LS: Tell your stories LOUDER. I mean LOUDER as in “sign” louder. Become more upfront with your stories. For example, the Women’s march last year- that was a LOUD event. People flocked over for this event. Another example is the Parkland shooting gathering when young people got together to fight against the system- that was LOUD. I encourage Deaf People of Color to be more LOUD with your stories. Do not let oppression or colonialization continue to linger, but rise up against that and tell your story. The documentary film is one of the ways that I am speaking up “LOUDLY” and my vlogs as well. Social Media is a powerful tool really. I would like to see more Deaf People of Color in movies or theatre. There is a rising star, Lauren Ridloff who acted on a Broadway play called Child of a Lesser God. There are many wonderful people out there, but the opportunities are limited for them because of the system. Do they have access? Technology? Financially stable? So, yes that is my encouragement- be more LOUD.

RD: Thank you for your time, Laurene. I appreciate you being willing for this interview.

LS: Thank you too. I feel honored! Hopefully more people will watch the video! I also have to add that it is free!

RD: Awesome, free movie! Now, I encourage all of you to watch the video on YouTube “Climbing the Avalanche.” You can find the link in the transcript. See you later.

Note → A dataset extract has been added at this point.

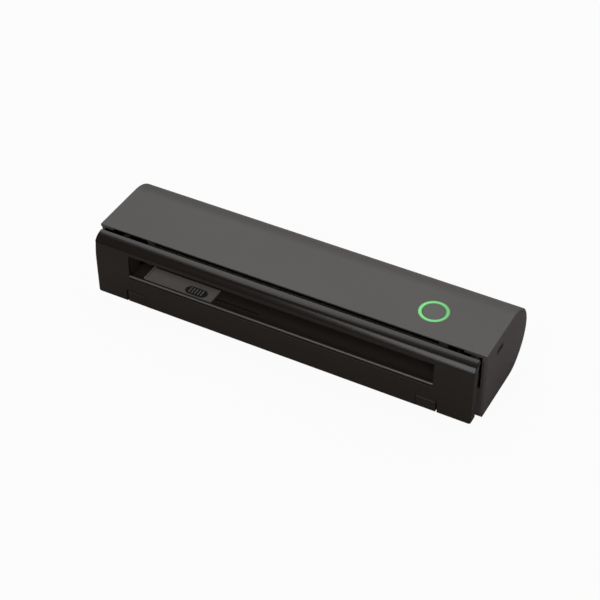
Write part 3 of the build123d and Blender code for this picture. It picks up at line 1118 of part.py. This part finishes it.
with BuildPart() as board_chips:
    with BuildSketch(level(BOARD_TOP)):
        for chip_x, chip_depth, chip_side in BOARD_CHIPS:
            with Locations((chip_x, chip_depth)):
                Rectangle(chip_side, chip_side)
    extrude(amount=CHIP_HEIGHT)
    connector_depths = (BOARD_CONNECTOR_FRONT, BOARD_CONNECTOR_FRONT + BOARD_CONNECTOR_DEPTH)
    slab(connector_xs, connector_depths, (BOARD_TOP, BOARD_TOP + BOARD_CONNECTOR_HEIGHT))
    board_slot_middle = BOARD_TOP + BOARD_CABLE_HEIGHT
    board_slot = (board_slot_middle - half_slot, board_slot_middle + half_slot)
    board_slot_depths = (BOARD_CONNECTOR_FRONT, BOARD_CONNECTOR_FRONT + CABLE_GRIP)
    slab(cable_slot_xs, board_slot_depths, board_slot, mode=Mode.SUBTRACT)
finish(board_chips, "board_chips")

with BuildPart() as head_flat_cable:
    cable_xs = (cable_slot_xs[0] + PRESS_GAP, cable_slot_xs[1] - PRESS_GAP)
    cable_start = connector_rear - CABLE_GRIP + CABLE_END_GAP
    cable_end = BOARD_CONNECTOR_FRONT + CABLE_GRIP - CABLE_END_GAP
    with BuildSketch(section(cable_xs[0])):
        with BuildLine() as cable_line:
            FilletPolyline(
                (cable_start, connector_middle),
                (connector_rear + CABLE_STRAIGHT, connector_middle),
                (BOARD_CONNECTOR_FRONT - CABLE_STRAIGHT, board_slot_middle),
                (cable_end, board_slot_middle),
                radius=CABLE_BEND,
            )
        trace(line_width=CABLE_THICKNESS)
    extrude(amount=cable_xs[1] - cable_xs[0])
finish(head_flat_cable, "head_flat_cable")

with BuildPart() as usb_port:
    socket_mouth = HALF - SOCKET_RECESS
    socket_back = socket_mouth - SOCKET_LENGTH
    with BuildSketch(section(socket_back)):
        with Locations(SOCKET_CENTRE):
            RectangleRounded(SOCKET_WIDTH, SOCKET_HEIGHT, SOCKET_CORNER)
    extrude(amount=SOCKET_LENGTH)
    with BuildSketch(section(socket_mouth)):
        with Locations(SOCKET_CENTRE):
            inner_corner = SOCKET_CORNER - SOCKET_SHELL
            RectangleRounded(SOCKET_WIDTH - 2 * SOCKET_SHELL, SOCKET_HEIGHT - 2 * SOCKET_SHELL, inner_corner)
    extrude(amount=-(SOCKET_LENGTH - SOCKET_BACK_WALL), mode=Mode.SUBTRACT)
    with BuildSketch(section(socket_back)):
        with Locations(SOCKET_CENTRE):
            Rectangle(TONGUE_WIDTH, TONGUE_THICKNESS)
    extrude(amount=SOCKET_LENGTH - TONGUE_SETBACK)
finish(usb_port, "usb_port")

# ---------------------------------------------------------------- power button
with BuildPart() as switch_body:
    switch_top = BOARD_TOP + SWITCH_HEIGHT
    with BuildSketch(level(BOARD_TOP)):
        with Locations(BUTTON_PLACE):
            Rectangle(SWITCH_WIDTH, SWITCH_WIDTH)
    extrude(amount=SWITCH_HEIGHT)
    bore_bottom = switch_top - PLUNGER_BORE
    post(BUTTON_PLACE, PLUNGER_RADIUS + RUNNING_FIT, (bore_bottom, switch_top), mode=Mode.SUBTRACT)
finish(switch_body, "switch_body")

with BuildPart() as switch_plunger:
    plunger_bottom = bore_bottom + BUTTON_TRAVEL + RUNNING_FIT
    post(BUTTON_PLACE, PLUNGER_RADIUS, (plunger_bottom, STEM_BOTTOM))
finish(switch_plunger, "switch_plunger")

with BuildPart() as power_button:
    post(BUTTON_PLACE, BUTTON_RADIUS, (BUTTON_BOTTOM, BODY_HEIGHT))
    fillet(power_button.edges().group_by(Axis.Z)[-1], EDGE_RADIUS)
    post(BUTTON_PLACE, BUTTON_FLANGE_RADIUS, (BUTTON_BOTTOM, BUTTON_BOTTOM + BUTTON_FLANGE))
    post(BUTTON_PLACE, 2 * PLUNGER_RADIUS, (STEM_BOTTOM, BUTTON_BOTTOM))
finish(power_button, "power_button")

LED_PLACES = [
    (BUTTON_X - LIGHT_LEG_REACH, BUTTON_DEPTH),
    (BUTTON_X + LIGHT_LEG_REACH, BUTTON_DEPTH),
    (BUTTON_X, BUTTON_DEPTH + LIGHT_LEG_REACH),
]
with BuildPart() as status_leds:
    with BuildSketch(level(BOARD_TOP)):
        with Locations(*LED_PLACES):
            Rectangle(LIGHT_LEG_WIDTH, LIGHT_LEG_WIDTH)
    extrude(amount=LED_HEIGHT)
finish(status_leds, "status_leds")

with BuildPart() as light_ring:
    post(BUTTON_PLACE, RING_RADIUS, (RING_BOTTOM, BODY_HEIGHT))
    flange_top = TOP_INSIDE - RING_HOLE_GAP
    post(BUTTON_PLACE, RING_FLANGE_RADIUS, (flange_top - RING_FLANGE, flange_top))
    post(BUTTON_PLACE, BUTTON_RADIUS + BUTTON_GAP, (RING_BOTTOM, BODY_HEIGHT), mode=Mode.SUBTRACT)
    leg_bottom = BOARD_TOP + LED_HEIGHT + LED_GAP
    with BuildSketch(level(leg_bottom)):
        with Locations(*LED_PLACES):
            Rectangle(LIGHT_LEG_WIDTH, LIGHT_LEG_WIDTH)
    extrude(amount=flange_top - RING_FLANGE / 2 - leg_bottom)
finish(light_ring, "light_ring")

# ---------------------------------------------------------------- battery
with BuildPart() as battery_tray:
    tray_front = CELL_DEPTH - CELL_RADIUS - CELL_GAP - TRAY_WALL
    tray_rear = CELL_DEPTH + CELL_RADIUS + CELL_GAP + TRAY_WALL
    with BuildSketch(section(TRAY_LEFT)):
        body_outline(WALL + 2 * CELL_GAP)
        rectangle((tray_front, tray_rear), (0, CELL_HEIGHT), mode=Mode.INTERSECT)
        rectangle((tray_front, TRAY_FOOT_REAR), (WALL, 2 * WALL))
    extrude(amount=TRAY_RIGHT - TRAY_LEFT)
    cell_space = (TRAY_LEFT + TRAY_WALL, TRAY_RIGHT - TRAY_WALL)
    rod(cell_space, CELL_AXIS, CELL_RADIUS + CELL_GAP, mode=Mode.SUBTRACT)
finish(battery_tray, "battery_tray")

for label, start in (("battery_cell_left", CELL_1), ("battery_cell_right", CELL_2)):
    with BuildPart() as battery_cell:
        rod((start, start + CELL_LENGTH), CELL_AXIS, CELL_RADIUS)
        fillet(battery_cell.edges().filter_by(GeomType.CIRCLE), CELL_EDGE_RADIUS)
    finish(battery_cell, label)

with BuildPart() as battery_contacts:
    for start in (CELL_1 - RUNNING_FIT, CELL_2 - RUNNING_FIT, CELL_2 + CELL_LENGTH + SPACER - RUNNING_FIT):
        contact = (start - CONTACT_THICKNESS, start)
        rod(contact, CELL_AXIS, CELL_RADIUS / 2)
finish(battery_contacts, "battery_contacts")
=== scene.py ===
# %% [markdown]
# # A portable thermal printer for A4 sheets
# The printer is a slim bar with a flat top and a round back. A darker cover stands in front of it, with a
# long mouth for the sheet, and turns on two hinge knuckles in its bottom edge. The solids come from the
# CAD model, which is already right in shape and size, so this lesson is about finishes, light and camera.

# %% Load the model
import json
import math

import bpy
from mathutils import Matrix, Quaternion, Vector

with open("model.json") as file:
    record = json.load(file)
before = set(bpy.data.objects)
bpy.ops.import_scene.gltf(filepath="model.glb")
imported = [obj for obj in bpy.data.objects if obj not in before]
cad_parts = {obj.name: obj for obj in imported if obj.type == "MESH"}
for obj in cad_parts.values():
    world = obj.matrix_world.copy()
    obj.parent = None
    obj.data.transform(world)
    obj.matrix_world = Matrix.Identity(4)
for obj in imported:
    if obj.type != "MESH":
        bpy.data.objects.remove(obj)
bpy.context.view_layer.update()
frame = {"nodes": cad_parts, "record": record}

# %% [markdown]
# ## Helpers for every finish
# Paint charts and screens give a colour as an sRGB hex value, while a shader works with linear light, so
# one function turns one into the other. The second adds one node, sets what it is given and links its
# inputs. Two kinds of node are wanted often, one that mixes two colours and one that maps a range of
# values onto another, so each has a function too.

# %% Colour and node helpers
COLOUR_A, COLOUR_B, COLOUR_RESULT = 6, 7, 2  # the Mix node's colour sockets, whose names aren't unique


def linear(hex_colour):
    """An sRGB hex colour as linear red, green, blue and alpha."""
    parts = [int(hex_colour[i : i + 2], 16) / 255 for i in (1, 3, 5)]
    return [p / 12.92 if p <= 0.04045 else ((p + 0.055) / 1.055) ** 2.4 for p in parts] + [1.0]


def add(owner, kind, inputs=None, **settings):
    """Adds one node to a material or a world: inputs maps a socket to a value or to a node's output."""
    node = owner.node_tree.nodes.new(kind)
    for name, value in settings.items():
        setattr(node, name, value)
    for socket, value in (inputs or {}).items():
        if isinstance(value, bpy.types.NodeSocket):
            owner.node_tree.links.new(value, node.inputs[socket])
        else:
            node.inputs[socket].default_value = value
    return node


def blend(material, share, first, second):
    """Mixes two colours: a share of 0 is all the first and a share of 1 all the second."""
    inputs = {"Factor": share, COLOUR_A: first, COLOUR_B: second}
    return add(material, "ShaderNodeMix", inputs, data_type="RGBA").outputs[COLOUR_RESULT]


def remap(material, value, start, end, new_start=0.0, new_end=1.0):
    """Maps start to end onto new_start to new_end, and holds what lies outside at the nearer end."""
    inputs = {"Value": value, "From Min": start, "From Max": end, "To Min": new_start, "To Max": new_end}
    return add(material, "ShaderNodeMapRange", inputs).outputs["Result"]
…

Guest Deaf Bings: Hotel Doors & Dark Confusion

Alex: Here are two Guest Deaf Bings.

“Hotel Rooms”

Tamara: When Deaf people have a wedding, as you arrive at the hotel, how do you identify the “deaf rooms?” Just look at the doors. Deaf people tend to use latches to keep doors ajar like this. That Deaf Bing!

“Talking in the Dark”

Hayden: One Deaf Bing is… When it is raining hard and you, a Deaf person, is with a hearing friend in a house and the power goes out. When hearing person talks, the Deaf person says, “What? Say again. I can’t see.” So he speaks again and the Deaf says, “What?” again.

That Deaf Bing!

(Thanks Tamara and Hayden!)  



That is all for today. See you tomorrow and stay with the light!